Elektronische Effekte und akustische Instrumente gehen für "Water" eine Fusion ein, die für beide Seiten Vorteile bietet. Durch die Verschmelzung wirkt die Elektronik nicht kühl und die herkömmlichen Instrumente verlieren ihren starren traditionellen Ausdruck.
"Power" ist eine Mut machende Hymne mit einem einfachen, einprägsamen Ablauf. Ähnlich wie "Give Peace A Chance" der Plastic Ono Band verbreitet der Song ein Mantra, auf das sich wahrscheinlich viele Menschen einigen könnten: "Love Has The Power To Heal The Whole Wide World" ("Liebe hat die Kraft, die ganze Welt zu heilen").
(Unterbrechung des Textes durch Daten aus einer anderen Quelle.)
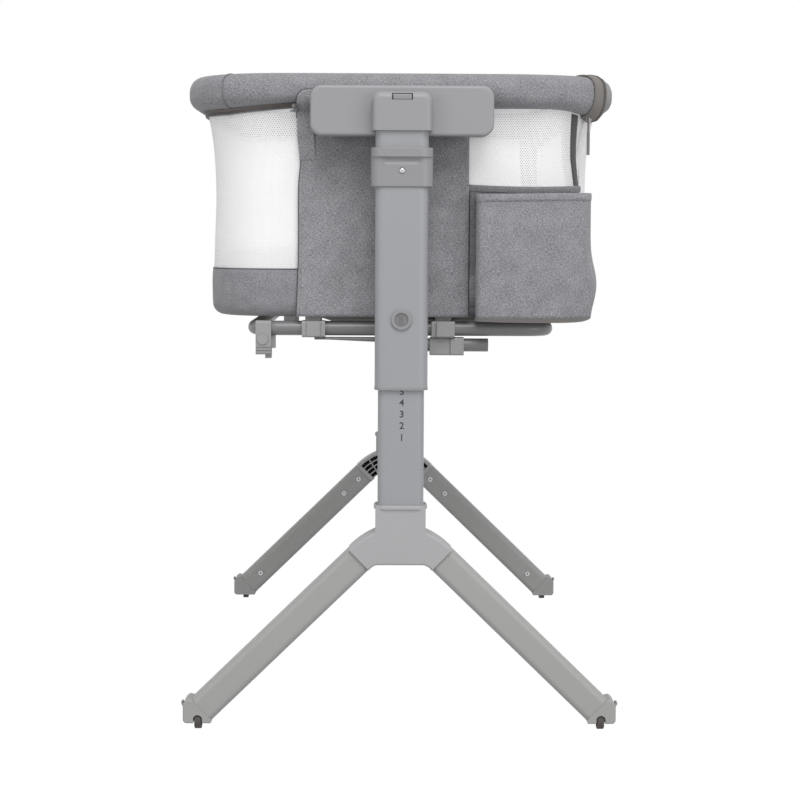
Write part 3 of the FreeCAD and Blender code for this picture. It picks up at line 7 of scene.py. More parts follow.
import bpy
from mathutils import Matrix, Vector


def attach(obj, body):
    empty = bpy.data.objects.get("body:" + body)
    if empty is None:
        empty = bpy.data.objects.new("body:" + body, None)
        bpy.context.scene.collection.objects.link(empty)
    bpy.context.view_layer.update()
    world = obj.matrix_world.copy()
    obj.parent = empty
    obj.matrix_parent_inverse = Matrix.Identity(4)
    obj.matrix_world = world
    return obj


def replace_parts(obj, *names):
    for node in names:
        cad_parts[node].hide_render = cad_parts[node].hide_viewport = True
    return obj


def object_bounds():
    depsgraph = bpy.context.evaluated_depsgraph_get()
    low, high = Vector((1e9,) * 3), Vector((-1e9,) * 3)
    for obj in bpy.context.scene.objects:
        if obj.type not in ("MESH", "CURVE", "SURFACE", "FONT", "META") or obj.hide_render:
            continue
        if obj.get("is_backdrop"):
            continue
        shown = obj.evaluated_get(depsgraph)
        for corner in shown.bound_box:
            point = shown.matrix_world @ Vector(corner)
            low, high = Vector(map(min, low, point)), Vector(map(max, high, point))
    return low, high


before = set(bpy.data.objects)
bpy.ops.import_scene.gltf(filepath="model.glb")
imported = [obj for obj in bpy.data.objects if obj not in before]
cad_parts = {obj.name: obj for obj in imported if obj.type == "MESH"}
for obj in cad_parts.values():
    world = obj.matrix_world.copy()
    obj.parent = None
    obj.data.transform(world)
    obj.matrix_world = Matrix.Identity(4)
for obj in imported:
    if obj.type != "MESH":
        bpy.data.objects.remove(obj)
cad_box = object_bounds()
print("frame nodes:", len(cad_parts))

# %% Modules
import math
from functools import partial

import bmesh
import bpy
from mathutils import Matrix, Vector, noise

# %% [markdown]
# ## Small hands
# Operators act on what is selected, so each step first picks its piece alone. A
# piece made here always ends at the origin, unturned, with its place in its
# mesh, because patterns read Object coordinates.

# %% Pick, edit and settle
def pick(*pieces):
    """Selects these pieces alone in Object mode, the first one active."""
    if bpy.context.object and bpy.context.object.mode != "OBJECT":
        bpy.ops.object.mode_set(mode="OBJECT")
    bpy.ops.object.select_all(action="DESELECT")
    for piece in pieces:
        piece.select_set(True)
    bpy.context.view_layer.objects.active = pieces[0]


def fresh(name):
    """Names the piece that was just added."""
    piece = bpy.context.object
    piece.name = piece.data.name = name
    return piece


def settle(piece):
    """Puts a piece's place into its mesh."""
    pick(piece)
    bpy.ops.object.transform_apply(location=True, rotation=True, scale=True)
    return piece


def add(name, data):
    """Puts an object with this data in the scene."""
    made = bpy.data.objects.new(name, data)
    bpy.context.scene.collection.objects.link(made)
    return made


def add_worked(name, work):
    """Makes a piece from a bmesh, which ends here."""
    mesh = bpy.data.meshes.new(name)
    work.to_mesh(mesh)
    work.free()
    return add(name, mesh)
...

Baby Rose hat Talent und weiß, was sie will. Sie füllt ihre Rolle als süffige Balladensängerin genauso energisch aus wie die als groovende Soul- und Funk-Botschafterin. Das sehr gelungene, engagiert vorgetragene "Through And Through" sollte ihr weiteres Selbstbewusstsein verschaffen, damit Jasmine Rose Wilson den nächsten Entwicklungsschritt in Ruhe mit Überblick angehen kann.